Give the data again exactly, from its opening line through the line in which "cove_width = 5.6" appears.
-- start of Data segment --
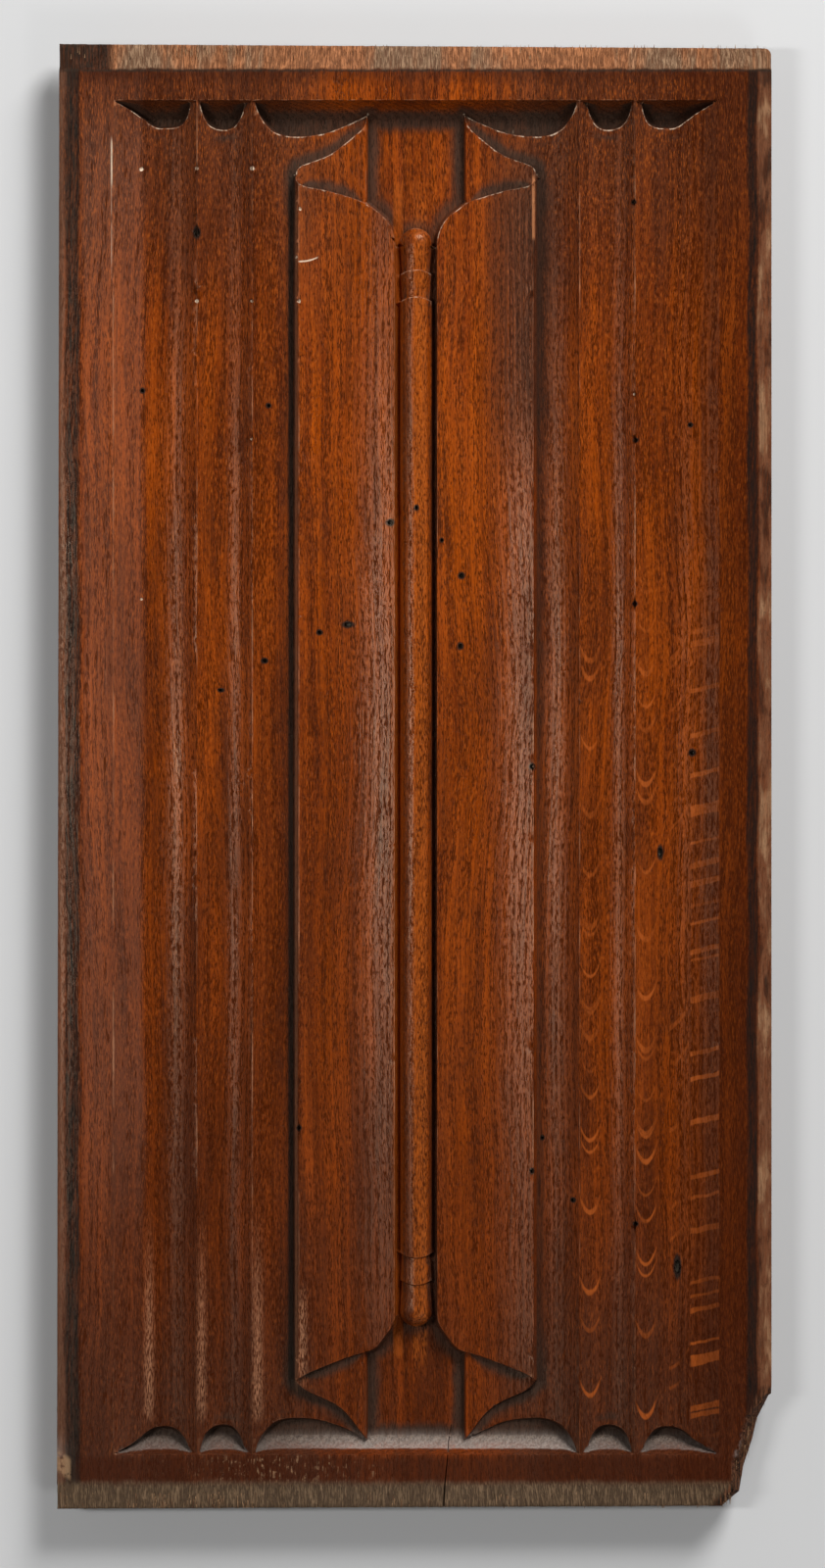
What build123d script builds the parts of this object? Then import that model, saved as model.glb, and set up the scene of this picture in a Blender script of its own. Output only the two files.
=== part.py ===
import os

from build123d import *

# An oak linenfold wainscot panel, lying on its back with the carved face up.
# Lengths are millimetres: X across the board, Y along the grain, Z up.

# Board
board_width = 240.8
board_length = 493.6
board_thickness = 16.0
left_edge_lean = 0.8
top_edge_fall = 1.5
bottom_edge_rise = 1.0
corner_radius = 2.6

# Edges that went into the grooves of the frame
tongue_thickness = 7.0
front_band_drop = 1.0
top_band = 8.6
bottom_band = 8.6
left_band = 7.2
right_band = 8.2
back_bevel_width = 30.0

# Broken lower right corner: distance in from the right edge, distance up from the bottom edge
break_up_the_side = 38.0
break_along_the_end = 15.8
break_points = [(4.6, 29.0), (6.2, 22.0), (9.2, 13.0), (10.6, 4.5)]

# Carved field, measured from its own centre
field_length = 455.3
field_offset_x = 0.6
field_offset_y = -0.3
ground_depth = 7.4
cove_width = 5.6

# Fold lines across the field, as distances from its centre line
margin_line = 101.8
low_arris = 92.5
outer_ridge = 73.7
inner_ridge = 55.1
top_fold_outer = 40.6
under_fold_edge = 16.7
top_fold_inner = 6.9

# Depths of the fold surfaces below the face
low_arris_depth = 2.7
edge_hollow_depth = 1.8
flute_depth = 4.3
bottom_layer_depth = 5.8
bottom_layer_hollow = 6.4
bottom_layer_edge_depth = 5.7
middle_layer_outer_depth = 2.4
middle_layer_hollow = 4.9
middle_layer_edge_depth = 4.1
top_layer_edge_depth = 0.3
top_layer_hollow = 3.7
top_fold_round = 1.1
top_fold_batter = 0.4

# Cut ends of the cloth, as distances from the border arris
edge_hollow_end = 5.2
edge_hollow_middle_end = 2.1
outer_flute_end = 8.7
inner_flute_end = 9.2
bottom_layer_end = 11.7
fold_tip_end = 4.4
flute_start_gap = 1.0
flute_stop_gap = 2.5
end_wall_slope = 0.8

# Noses of the folded cloth: the carver rounded them at the top end and left them pointed below
top_noses = {"middle": 24.4, "top": 25.9, "crossing": 34.0, "tail": 49.0}
bottom_noses = {"middle": 24.0, "top": 24.5, "crossing": 33.8, "tail": 46.0}

# Centre bead
bead_half_width = 5.5
bead_rise = 3.2
bead_groove_depth = 5.0
bead_end = 42.3
bead_cap_length = 14.4
bead_collar_length = 9.1
bead_step = 0.7
bead_step_bow = 1.4

# Points of the end lines between their two ends, as shares across the cloth and along the grain
outer_flute_line = {
    "top": [(0.14, 0.78), (0.31, 0.97), (0.55, 1.0), (0.83, 0.86), (0.94, 0.54)],
    "bottom": [(0.06, 0.71), (0.22, 0.91), (0.45, 1.0), (0.66, 0.94), (0.83, 0.68)],
}
inner_flute_line = [(0.07, 0.45), (0.22, 0.85), (0.48, 1.0), (0.73, 0.91), (0.89, 0.57)]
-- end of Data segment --
Full answer:
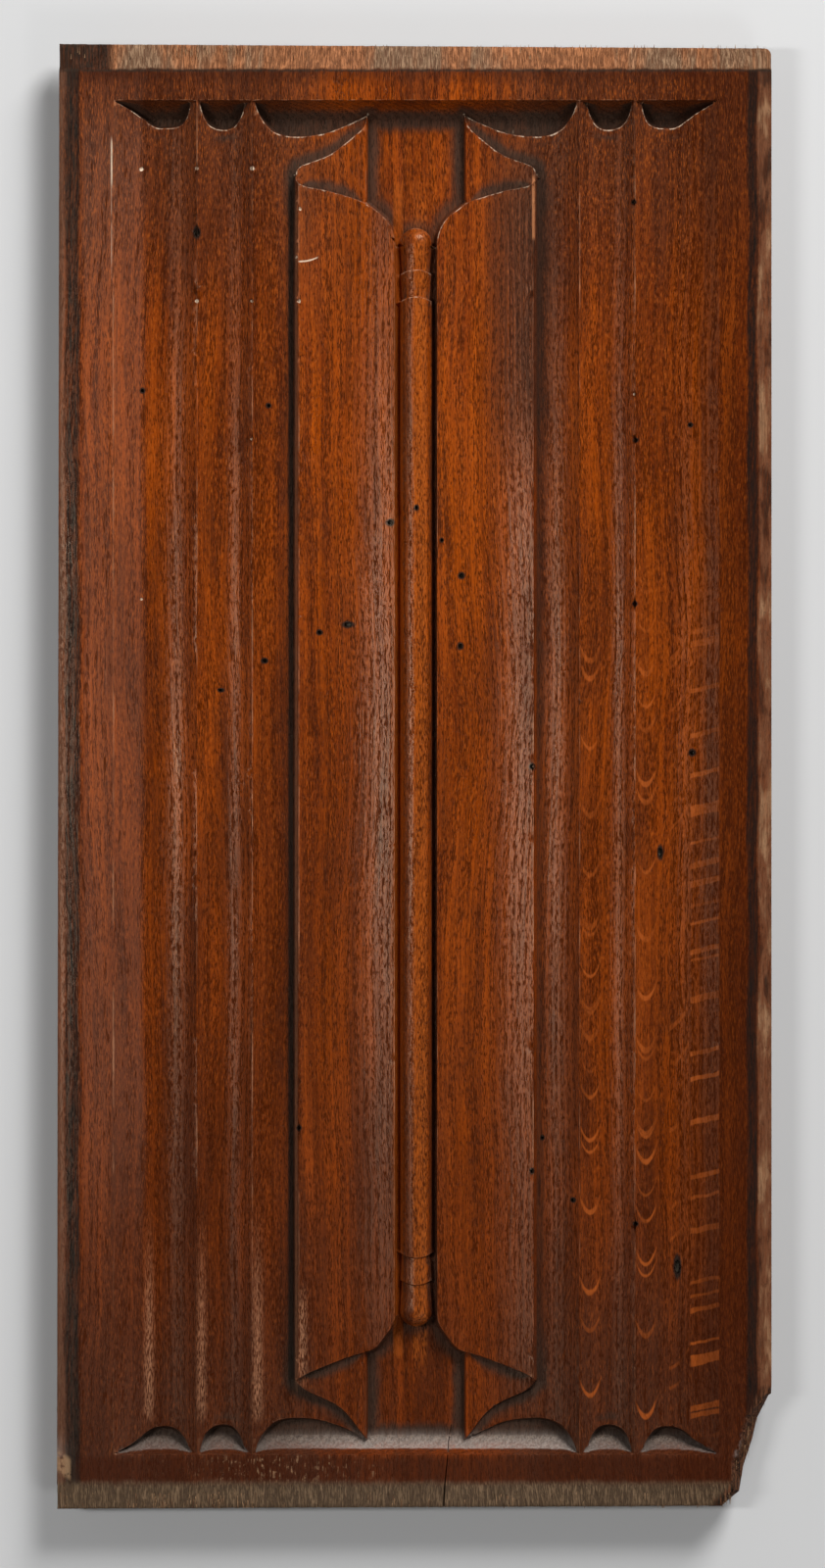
What build123d script builds the parts of this object? Then import that model, saved as model.glb, and set up the scene of this picture in a Blender script of its own. Output only the two files.
=== part.py ===
import os

from build123d import *

# An oak linenfold wainscot panel, lying on its back with the carved face up.
# Lengths are millimetres: X across the board, Y along the grain, Z up.

# Board
board_width = 240.8
board_length = 493.6
board_thickness = 16.0
left_edge_lean = 0.8
top_edge_fall = 1.5
bottom_edge_rise = 1.0
corner_radius = 2.6

# Edges that went into the grooves of the frame
tongue_thickness = 7.0
front_band_drop = 1.0
top_band = 8.6
bottom_band = 8.6
left_band = 7.2
right_band = 8.2
back_bevel_width = 30.0

# Broken lower right corner: distance in from the right edge, distance up from the bottom edge
break_up_the_side = 38.0
break_along_the_end = 15.8
break_points = [(4.6, 29.0), (6.2, 22.0), (9.2, 13.0), (10.6, 4.5)]

# Carved field, measured from its own centre
field_length = 455.3
field_offset_x = 0.6
field_offset_y = -0.3
ground_depth = 7.4
cove_width = 5.6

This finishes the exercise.